Lassé par mon addiction récente à cet excellent Mars Terraforming ( https://www.journal-stratege.com/mars-terraforming-1/ ), un de mes camarades de jeu des Semaines de l'Hexagone ( http://cercle-strategie.com ) nous a proposé une petite escapade sur: « un jeu simple mais sympa ».
Nous avons donc découvert et adopté cet opus n°1 du système Century.

Présentation sommaire

Il s'agit d'un jeu où l'on vous propose de livrer des cargaisons d'épices symbolisés par des cubes de 4 couleurs différentes. Les contrats à réaliser sont des cartes qui demandent 4, 5 ou 6 cubes d'épices différents. Ils rapportent des points de victoire qui dépendent de la rareté ou difficulté d'obtenir les épices demandés.
Le mécanisme est simple, on joue chacun son tour, et l'on peut faire une des 4 actions suivantes :
    - jouer une carte « production » ou « transformation » que l'on a en main
    - livrer un contrat parmi les 5 proposés
    - acquérir une des 6 cartes proposées à l'achat
    - reprendre toutes les cartes jouées dans sa main.

Disposition initiale avec les 2 rails de cartes, la pioche à droite et les épices à gauche.

De base, chacun dispose d'une carte « production » de 2 cubes d'épices jaunes, et d'une carte « transformation » permettant de transformer un cube de 2 niveaux ou deux cubes d'un niveau chacun (un cube jaune devient un vert ou bien 2 cubes jaunes deviennent 2 cubes rouges). Mais on peut acquérir aisément d'autres  cartes aux pouvoirs parfois plus... exotiques comme nous le verrons plus loin. Les plus aisées à utiliser sont les cartes  « production », on les pose et on ajoute dans sa réserve le ou les cubes indiqués de la couleur considérée  A noter que la réserve ne peut contenir plus de 10 cubes d'épices, c'est une limite maximale incontournable qui donne au jeu de chacun une respiration, un rythme particulier.
La raison qui me pousse à écrire cet article est assez basique, il s'agit de la distorsion entre le qualificatif de « jeu simple mais sympa » qui nous a amené à y jouer et la difficulté que j'ai eu ensuite à paramétrer convenablement les actions de jeu. Vous savez comme nous sommes, nous autres joueurs passionnés, toujours à vouloir tirer le meilleur parti des règles proposées...

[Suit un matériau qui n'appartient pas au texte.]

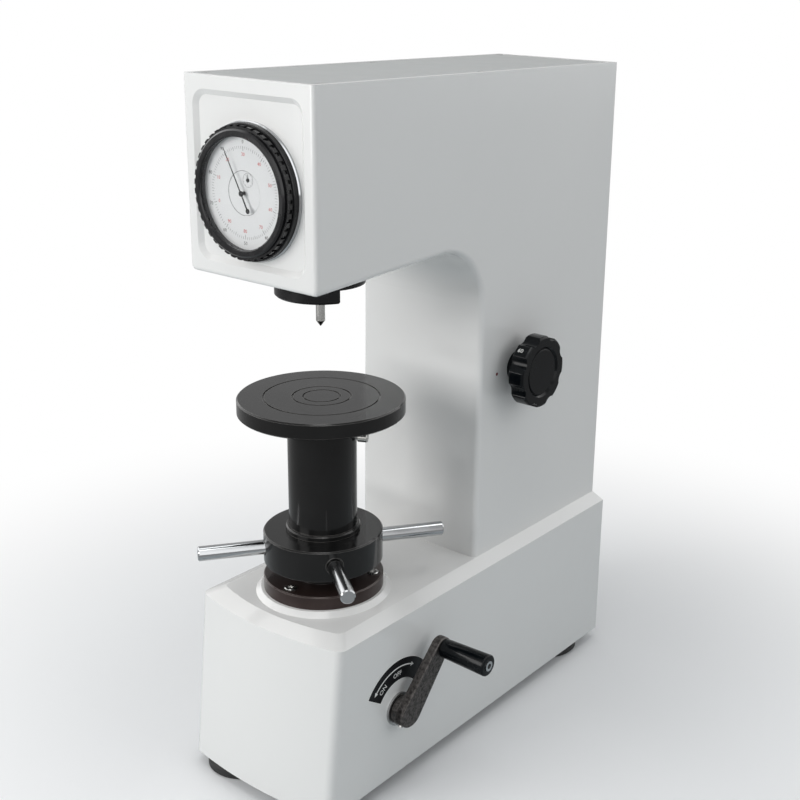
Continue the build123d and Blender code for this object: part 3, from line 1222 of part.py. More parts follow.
def dashpot_piston():
    """Damper piston on a long rod, with a yoke round the lever's rear pin."""
    piston_z = DASHPOT_BOTTOM_Z + DASHPOT_HEIGHT / 2
    inner = LEVER_HALF_WIDTH + MOVING_GAP
    outer = inner + 4
    low = LEVER_LINE_Z - 26
    rod = upright(0, DASHPOT_Y, piston_z, low + 4, PISTON_ROD_RADIUS)
    rod += upright(0, DASHPOT_Y, piston_z, piston_z + PISTON_HEIGHT, DASHPOT_BORE_RADIUS - RUNNING_FIT)
    rod += block(-outer, outer, DASHPOT_Y - 7, DASHPOT_Y + 7, low, low + 7)
    for side in (-1, 1):
        rod += block(side * inner, side * outer, DASHPOT_Y - 7, DASHPOT_Y + 7, low, LEVER_LINE_Z + 8)
    rod -= crosswise(-outer - 1, outer + 1, DASHPOT_Y, LEVER_LINE_Z, PISTON_ROD_RADIUS + STEP_GAP)
    return rod


# ---------------------------------------------------------------- load selector
def involute_cam(start_height, rate, first_deg, last_deg, x0, x1):
    """Sector cam that lifts a flat foot evenly: foot height changes by rate per radian."""
    steps = 24
    points = []
    for i in range(steps + 1):
        angle = radians(first_deg + (last_deg - first_deg) * i / steps)
        height = start_height + rate * (pi / 2 - angle)
        y = height * cos(angle) + rate * sin(angle)
        z = height * sin(angle) - rate * cos(angle)
        points.append((x0, y, z))
    curve = Spline(*points)
    centre = (x0, 0, 0)
    face = make_face([curve, Line(points[-1], centre), Line(centre, points[0])])
    return extrude(face, amount=x1 - x0, dir=(1, 0, 0))


def selector_shaft():
    """Shaft through the column's side, with the cam that raises the fork cut on its inner end."""
    rate = SELECTOR_LIFT / radians(SELECTOR_TRAVEL_DEG)
    x1 = SELECTOR_CAM_X + SELECTOR_CAM_WIDTH
    cam = involute_cam(10.0, rate, 90 - SELECTOR_TRAVEL_DEG - 6, 90 + 6, SELECTOR_CAM_X, x1)
    cam += crosswise(SELECTOR_CAM_X, x1, 0, 0, 9.0)
    cam += crosswise(SELECTOR_CAM_X - 2, KNOB_FACE_X - 8, 0, 0, SELECTOR_SHAFT_RADIUS)
    return Pos(0, SELECTOR_Y, SELECTOR_Z) * cam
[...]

Donner une valeur à chaque coup joué, première étape.

a) le paramétrage
Puisque les deux premières cartes de la main initiale nous permettent, soit de poser 2 cubes, soit de les augmenter chacun d'un niveau de valeur, il m'a semblé pertinent de commencer par donner la valeur 1 au plus petit cube (cube jaune).  L'ordre de valeur des cubes d'épices devient Jaune=1, Rouge=2, Vert=3 et Marron=4.
Ainsi jouer l'une ou l'autre des 2 cartes fournies de base amène une plus value identique :
    - la carte « produire 2 cubes jaunes » vaut 2
    - la carte « transformer 2 jaunes en 2 rouge » vaut 2 également puisque 2 jaunes de valeur 1 en début, deviennent 2 rouges de valeur 2 ensuite et donnent le calcul suivant : 2x2 = 4 à la fin du tour  moins 1x2 en début donne un gain de 2 pour le tour.
A ce moment, on va s'intéresser à deux choses. La première c'est le nombre de PV qu'offrent les contrats et la seconde c'est l'intérêt des cartes proposées à l'acquisition.
Quand on trie les contrats, on s'aperçoit très vite que notre paramétrage est pertinent puisque LA PLUPART concordent avec notre estimation : L'objectif 2 jaunes, 3 rouges apporte 8 PV ( voir photo ci-dessous). 2 cubes jaunes =2, 3 rouges 2x3 = 6/ Cela donne 8 aussi.
.

L'objectif de droite demande 3 rouges et 2 marrons pour 14 PV puisque 3 rouges = 2x3 et 2 marrons=4x2. Soit 6+8 = 14 PV

Il y a des exceptions avec les contrats demandant des cubes de 3 couleurs différentes qui vont donner une prime de 1, et de 4 couleurs différentes une prime de 2. Ils peuvent porter sur 4, 5 ou 6 cubes qu'importe.
Exemple : le contrat « 2 jaunes, 2 rouges et 2 verts » donne 13 PV (pour 12 de valeur des cubes selon notre paramétrage) et le contrat « 3 jaunes, 1 rouge, 1 vert et 1 marron » donne 14 PV. Cette dissymétrie est tout à fait salutaire.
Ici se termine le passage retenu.